As a freelancer, Kalil often finds that he works a lot more than he might do in a standard 9 to 5 job. So, to him, it’s crucial to love what you do. Enjoying each step makes an artist’s work better, and encourages them to look for ways to improve.

And for Kalil, Modo has played a big part in helping him do just that. 

“Modo has been an essential tool for me to perform as I am right now. Absolutely everything in my life began to change for the better, once I changed my focus to 3D design in Modo.” 

It’s the tools that Modo offers that equip Kalil with what he needs to succeed in his career. One of these is Modo’s viewport, offering the flexibility Kalil needs for his modeling. With the Box Modelling technique, Kalil can switch between different viewports, allowing him to improve details quickly. 

When it comes to rendering, Kalil tends to use the native renders: “I always try to work on as many textures and lights as possible, this way the scene will be around 90% ready from the render.”

Kali quote

For Kalil, one of his most valuable tips with rendering is to “calibrate with your eyes”, as it allows you to get a better understanding of the details inside the product of texture. By trying to improve the textures and lights in the best way possible, artists can make a product look like it would on screen. Plus, it’s important to add small realistic imperfections in the texture and material, as these make it look more natural.

“Another great tip for still images is to work with big resolutions, like 7000 to 10,000px, or even bigger. Through doing this, artists have the best scenario to correct the small details in post-production, without losing any texture during the process.”
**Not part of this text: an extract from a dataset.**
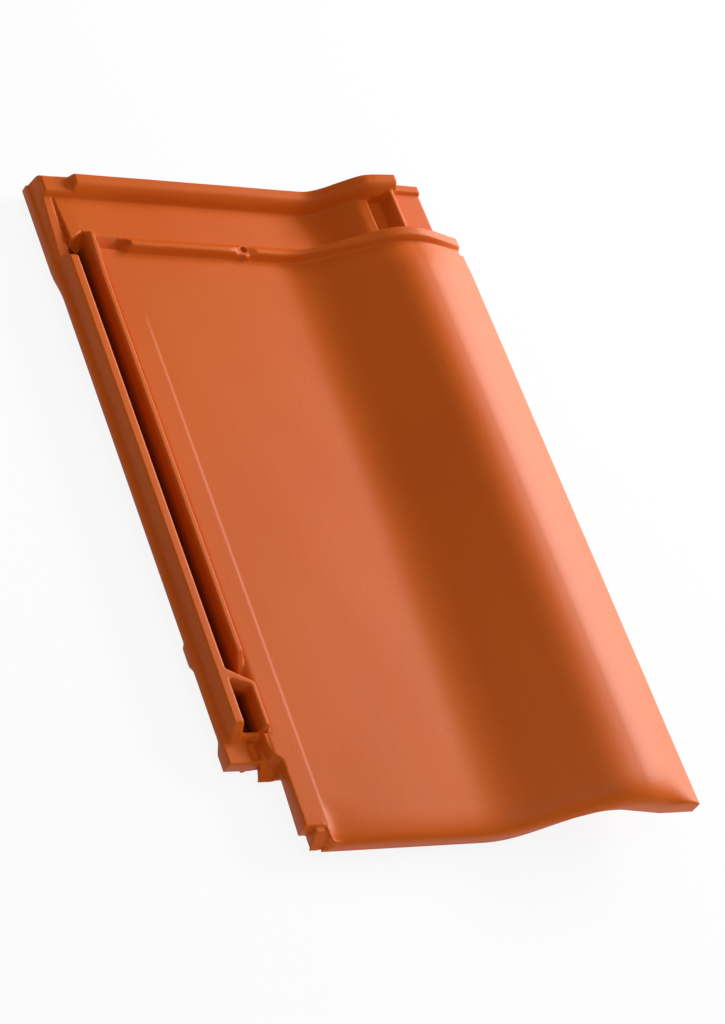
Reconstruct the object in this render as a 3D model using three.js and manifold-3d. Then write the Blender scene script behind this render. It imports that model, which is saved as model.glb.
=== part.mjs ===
// A pressed and fired clay roof tile with a flat pan, a roll along its right side, a side lock along
// its left side and two ribs across its head. It is one piece of clay, so it is one solid.
// Sizes are in millimetres. x runs across the tile from the left edge of the pan, y runs up the roof
// from the front edge of the pan, and z is the height above the face of the pan. The finished
// solid is then moved so that the middle of its underside is the origin.
import * as THREE from 'three';
import { mergeVertices } from 'three/addons/utils/BufferGeometryUtils.js';
import Module from 'manifold-3d';

const wasm = await Module();
wasm.setup();

// Length: the front edge of the pan is at y = 0. The ribs and ends near the head keep their distance
// from the back edge, or from the inner rib.
const TILE_BACK_Y = 471;
const HEAD_LENGTH = 58.5;
const INNER_RIB_Y = TILE_BACK_Y - HEAD_LENGTH;

// Pan, its front nose and the water bead beside the side lock.
const PAN_THICKNESS = 11;
const PAN_EDGE_FRONT_THICKNESS = 11;
const PAN_EDGE_THICKNESS = 8.6;
const PAN_EDGE_SHIFT = 3.2;
const PAN_EDGE_DRAFT = 1.2;
const NOSE_START_X = 11;
const NOSE_LENGTH = 10;
const NOSE_ROUND = 16;
const NOSE_DROP = 6;
const NOSE_ROLL_ROUND = 30;
const NOSE_ROLL_DROP = 10;
const NOSE_LIP = 1.3;
const NOSE_LIP_LENGTH = 14;
const NOSE_STEPS = [0, 0.06, 0.2, 0.45, 0.72, 1];
const NOSE_BLOCK_X = 6.3;
const NOSE_BLOCK_Y = -8.4;
const NOSE_BLOCK_LEAN = 4;
const NOSE_BLOCK_BOTTOM = -12.5;
const NOSE_BLOCK_TOP = -5;
const BEAD_FRONT_X = 15;
const BEAD_HEAD_X = 16.3;
const BEAD_START_Y = 2;
const BEAD_END_GAP = 46.5;
const BEAD_WIDTH = 2.4;
const BEAD_HEIGHT = 0.4;

// Roll: it starts to rise at the foot, is highest at the crest and ends at the cover edge.
const ROLL_HEIGHT = 33;
const ROLL_FOOT_FRONT_X = 122;
const ROLL_FOOT_HEAD_X = 142;
const ROLL_CREST_FRONT_X = 208;
const ROLL_CREST_HEAD_X = 219;
const ROLL_WALL = 13.2;
const FLANK_STEPS = 14;
const COVER_EDGE_X = 267;
const COVER_EDGE_DROP = 13;
const COVER_CURVE = 1.6;
const COVER_EDGE_THICKNESS = 7;
const COVER_UNDERSIDE_SLOPE = 0.2;
const COVER_STEPS = 8;
const COVER_LIP_WIDTH = 8;
const COVER_LIP_BOTTOM = 3;
const COVER_LIP_FRONT_Y = 8;
const LOCK_TONGUE_X = 239;
const LOCK_TONGUE_WIDTH = 5;
const LOCK_TONGUE_BOTTOM = 3.5;
const LOCK_TONGUE_FRONT_Y = 30;
const LOCK_TONGUE_END_GAP = 40.5;

// Inner rib, which goes on over the roll as its rim. The roll dips a little before the rim.
const INNER_RIB_HEIGHT = 6;
const INNER_RIB_WIDTH = 12.5;
const INNER_RIB_FRONT_SLOPE = 2.3;
const INNER_RIB_TOP_WIDTH = 3.7;
const INNER_RIB_START_X = 17.8;
const INNER_RIB_END_LEAN = 3.4;
const RIM_HEIGHT = 4.5;
const RIM_TOP_WIDTH = 6.7;
const RIM_END_INSET = 4;
const RIM_DIP = 2.5;
const RIM_EDGE_DIP = 0.8;
const RIM_DIP_LENGTH = 22;
const RIM_DIP_STEPS = 4;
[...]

It’s safe to say that Kalil has built a strong career for himself as a 3D Designer, working with several big brands over the past few years. 

So what’s his secret?


“It’s important to invest in a piece of software at the start of your career because it really makes things easier when you’re starting out.” 

“But most importantly, practice. Make something, try new tools, experiment. You always need to be rendering something, and nothing else will give you more experience than time and infinite tests.”

The 3D industry is a growing giant, and with that comes an increasing demand for commercial projects. With these set to continue growing and evolving, Kalil hopes that it will make the industry more accessible to those pursuing 3D design careers due to the increasing need for resource.

Cosmetics with Modo

Modo is spearheading movements in this space, and thanks to its education offering, it’s arming budding 3D designers with the skills they need to increase their employability. 

“For me, Modo started the movement to make 3D software more user-friendly in terms of layout interface, which was a big deal at the time. Hopefully, it can continue to push the user’s interface, compatible extensions, tools, and usability to be as user-friendly as possible.”

“I hope it continues to evolve with new tools and platform stability, so it can always be the best software for 3D modeling, design, and mock-ups. That’s my number one desire for this already amazing software.”